The first topic was chosen by Bjørn Aksdal, Laleh Joshani, Irena Miholić, Bo Nyberg, Katrin Lengwinat de Briceño and Rūta Žarskienė. Aksdal spoke about an outstanding maker of Norwegian hardanger-violins, Erik J. Helland, in fact the man who developed the instrument into its present form. Joshani´s paper dealt with an instrument-maker with a similar importance, Hoanes Abkarian (Yahia), who is regarded as the creator of the today´s Persian tar. Miholić presented two Croatian artists that are professional instrument-players and instrument-makers in one person. Two makers of single- and two-row accordions in the Swedish province Dalarna were in the focus of Nyberg´s papers. Lengwinat de Briceño described an innovative Venezuelan maker of Cajón Peruano and his instruments. And Žarskienė, finally, related how the making and playing of multi-pipes whistles (skudučiai) in Lithuania have changed from being female instruments to male ones.

Timo Leisiö, Marianne Bröcker, Rinko Fujita, Geoffrey Matsiko, Tamila Djani-Zade, Igor Cvetko, Temkehet Teffera, Gisa Jähnichen and Auste Nakiene had their papers within the second topic. Leisiö presented reflections concerning the prehistoric roots of the Celtic lyre and the North-Germanic harp. Bröcker had reconstructed the background of the well-known Parisian musette, its sound and stylistic features, in which both accordions and bagpipes are involved. The Japanese taishôgoto, a five-stringed, plucked instrument, took up Fujita´s paper, when she spoke about the construction and the context of this very popular innovation from the beginning of the 20th century. Matsiko reported from the situation for traditional instruments in Uganda. According to him, there is a need for careful modernisation, otherwise electronic instruments will totally dominate the scenes. Mainly on the basis of iconographical sources Djani-Zade related the history of Turkic lutes, especially the qopuz-i ozan. An innovative maker of wooden lurs in Slovenia was presented by Cvetko. Teffera described an Ethiopian side-blown flute, embilta, primarily its cultural context and the playing technique in embilta-ensembles. The fascinating story of how the Madeirian rajão, a guitar-instrument, became a widespread symbol of Hawaii was told by Jähnichen. The use of Lithuanian traditional instruments in composed music during the 80s and 90s was subject in Nakiene´s paper.

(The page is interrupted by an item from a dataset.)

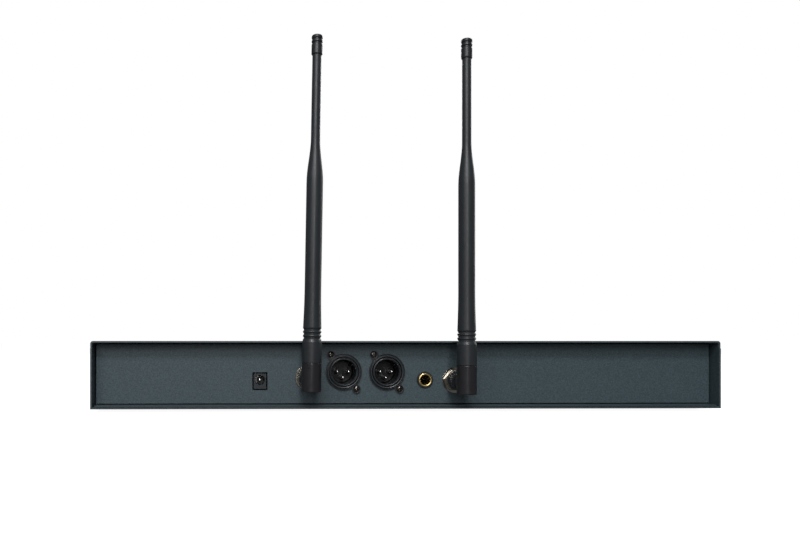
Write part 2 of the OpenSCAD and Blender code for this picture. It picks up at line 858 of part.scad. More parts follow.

The third topic had engaged Hållbus Totte Mattsson, Ola Kai Ledang and Per-Ulf Allmo. Mattsson had investigated the introduction of plucked instrument in Swedish folk music, which happened as late as in the 1980s. With his own craftsmanship as a starting-point (“applied organology”) Ledang presented observations concerning the lur from Norwegian Viking age and the string-instrument langeleik. Allmo´s paper dealt with the question of the origin of the Swedish nyckelharpa.

Apart from the scientific sessions the formal program contained some social interludes – an excursion to the House of Folk music in nearby Rättvik, a concert with a trio that played modernised folk music on old instruments and the customary conference-dinner, where several of the participants performed with or without instruments. In one of the evening sessions there were presented videos, among them a remarkable one about a fieldwork in Albania in 1959 by Ernst Emsheimer, Felix Hoerburger and Birthe Traerup – the video was produced by the latter.

In the closing session the participants decided that Andreas Michel and Gunnar Ternhag both should be chairmen for the group. Next meeting is planned to take place in Croatia.